O trash elegante
por Bruno CarmeloImagem 1: formas intergalácticas se cruzam no espaço, de maneira abstrata, uma preenchendo a outra. Imagem 2: Scarlett Johansson nua sobre um fundo branco. Imagem 3: Scarlett Johansson nua sobre um fundo preto. Imagem 4: Homens nus, em ereção, perseguindo Scarlett Johansson nua, e se afogando em um pântano assassino. Imagem 5: Peles humanas explodindo e boiando no pântano.
Todas essas imagens estão presentes em Sob a Pele – talvez não nesta ordem. Pelas regras do gênero, esta é uma ficção científica (afinal, temos alienígenas e pântanos assustadores em cena), mas não estamos no espaço, lutando com seres malignos. A história se passa na Escócia, nos dias de hoje, com pessoas comuns em cenas cotidianas – exceto pela presença do alien sem nome (Scarlett Johansson), que passa o filme inteiro seduzindo homens e matando-os da forma bizarra descrita no parágrafo anterior.
O diretor Jonathan Glazer, responsável por outras tramas inusitadas como a de Reencarnação (2004), tem um gosto pela estranheza artística, autoral. Assim, nada de gosmas e sangue jorrando, ou mortes espetaculares, apenas uma sequência de imagens cuidadosamente enquadradas, meticulosamente iluminadas e filmadas. Esta é uma rara ficção científica elegante, pomposa, combinando o cinema de autor dos grandes festivais – foi selecionado em Veneza e Londres – com um mote típico das produções trash, por combinar alienígenas com o erotismo explícito e assumidamente gratuito.
Se existe uma narrativa coerente por trás deste desfile de imagens, ela se encontra no processo de humanização da alienígena, destinada a matar os homens, mas conquistando pouco a pouco alguns sentimentos. Com a forma humana adotada pelo monstro, ela começa a ganhar também um coração humano. Por mais patética que soe a premissa, o diretor a conduz com grande seriedade, de maneira lacônica, enquanto Johansson se esforça para não fazer da protagonista um robô matador, e sim um ser estranho ao local, mais próximo da figura do estrangeiro.
Palmas para o diretor pela construção de clima, e palmas à atriz por ter aceitado um projeto tão arriscado, enquanto poderia estar ganhando rios de dinheiro com outras megaproduções. Mas para quem esperar por respostas simples como “De onde ela vem?”, “Por que só mata homens jovens?”, “Por que sempre atrai suas presas pela sedução e pela promessa de sexo?”, “Por que o alienígena que vigia o seu trabalho também não participa da matança?”, “O que os alienígenas ganham com a matança de humanos?”, o filme não trará nenhuma resposta.
Destaca-se uma representação estranha, e um tanto incômoda, sobre os gêneros.
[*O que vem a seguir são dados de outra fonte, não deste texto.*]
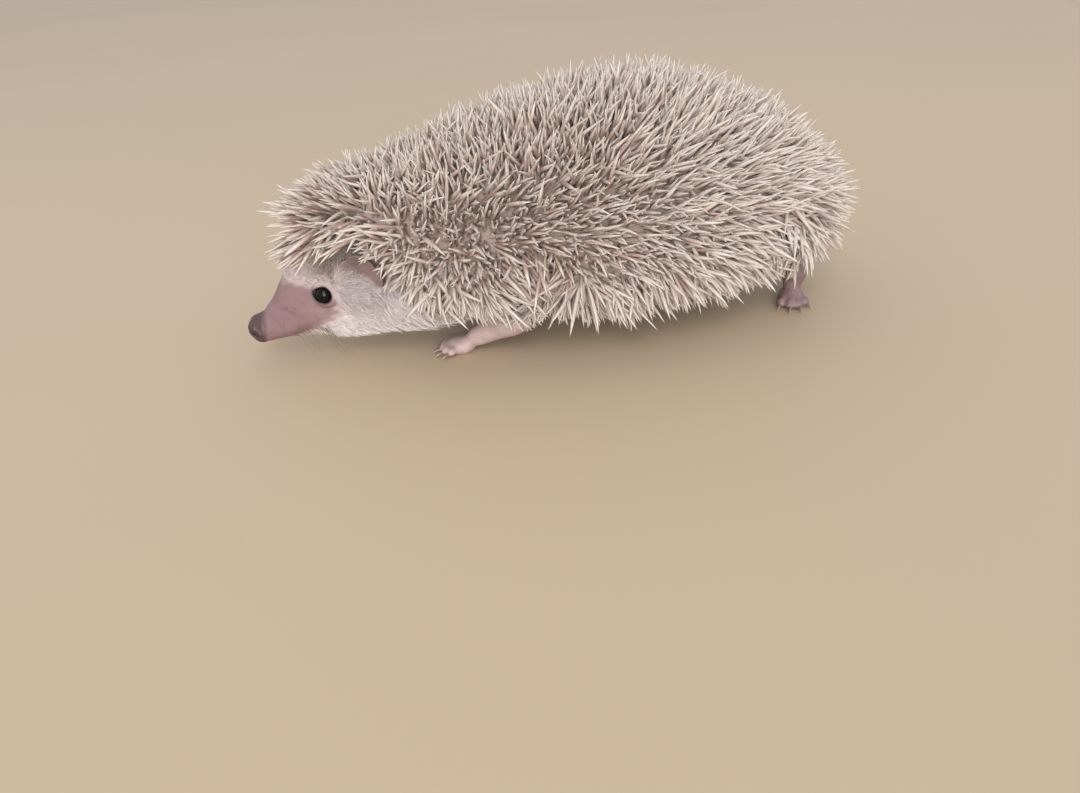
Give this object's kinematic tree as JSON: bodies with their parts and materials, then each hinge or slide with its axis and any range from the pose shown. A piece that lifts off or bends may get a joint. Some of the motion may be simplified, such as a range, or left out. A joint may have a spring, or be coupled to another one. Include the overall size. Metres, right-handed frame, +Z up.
{
  "type": "hedgehog",
  "caption": "Life-size still model of a walking four-toed hedgehog, with a mantle of quills, bare muzzle and small pink paws.",
  "frame": {"origin": "on the floor under the middle of the animal's outline", "axes": "the animal faces -Y, +X is its left side and +Z is up"},
  "size_m": [0.091, 0.201, 0.0786],
  "materials": {
    "quills": "satin cream quills with a grey-brown band",
    "fur": "soft white fur over pale pink skin",
    "skin": "bare pinkish-mauve skin",
    "nose": "moist dark mauve-brown skin",
    "eye": "wet black eye",
    "claw": "brownish horn"
  },
  "bodies": {
    "root": {"mantle_crown": "quills", "mantle_back": "quills", "mantle_rump": "quills", "trunk": "fur", "neck": "fur", "head": "fur", "lower_jaw": "fur", "nose": "nose", "ear_left": "skin", "ear_right": "skin", "eye_left": "eye", "eye_right": "eye", "tail": "skin", "foreleg_left": "skin", "foreleg_right": "skin", "hindleg_left": "skin", "hindleg_right": "skin", "forepaw_left": "skin", "forepaw_left_claw_1": "claw", "forepaw_left_claw_2": "claw", "forepaw_left_claw_3": "claw", "forepaw_left_claw_4": "claw", "forepaw_left_claw_5": "claw", "forepaw_right": "skin", "forepaw_right_claw_1": "claw", "forepaw_right_claw_2": "claw", "forepaw_right_claw_3": "claw", "forepaw_right_claw_4": "claw", "forepaw_right_claw_5": "claw", "hindpaw_left": "skin", "hindpaw_left_claw_1": "claw", "hindpaw_left_claw_2": "claw", "hindpaw_left_claw_3": "claw", "hindpaw_left_claw_4": "claw", "hindpaw_right": "skin", "hindpaw_right_claw_1": "claw", "hindpaw_right_claw_2": "claw", "hindpaw_right_claw_3": "claw", "hindpaw_right_claw_4": "claw"}
  },
  "joints": []
}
Quando adquire a pele de uma humana sedutora, mas ainda sem sentimentos, a protagonista torna-se onipotente, podendo ter o homem que quer, quando quer. Mesmo eventuais vândalos são evitados facilmente. Mas quando desenvolve sentimentos humanos, este ser sucumbe a uma posição passiva, transformando-se em submissa nas cenas românticas, e vítima conformada durante o possível estupro. Toda a força da personagem é perdida a partir do momento em que ela se transforma em humana, e mais especificamente, em uma humana do sexo feminino.
Mas qualquer interpretação sobre este filme parece uma mera especulação. As imagens e a trama são tão abertas, tão próximas do aleatório, que praticamente toda a leitura é permitida. Este projeto voluntariamente estranho merece ser visto pela experiência singular que representa, mas infelizmente deve fracassar no circuito comercial, por ser atípico demais, e também no circuito de arte, pela temática trash. Sob a Pele é um filme feito para nicho nenhum, uma obra desabusada, e nesse aspecto encontra a sua força e a sua limitação. Fica a sensação de que Sob a Pele possa ser uma obra-prima, ou talvez a pior bobagem do ano. Mas nada entre os dois.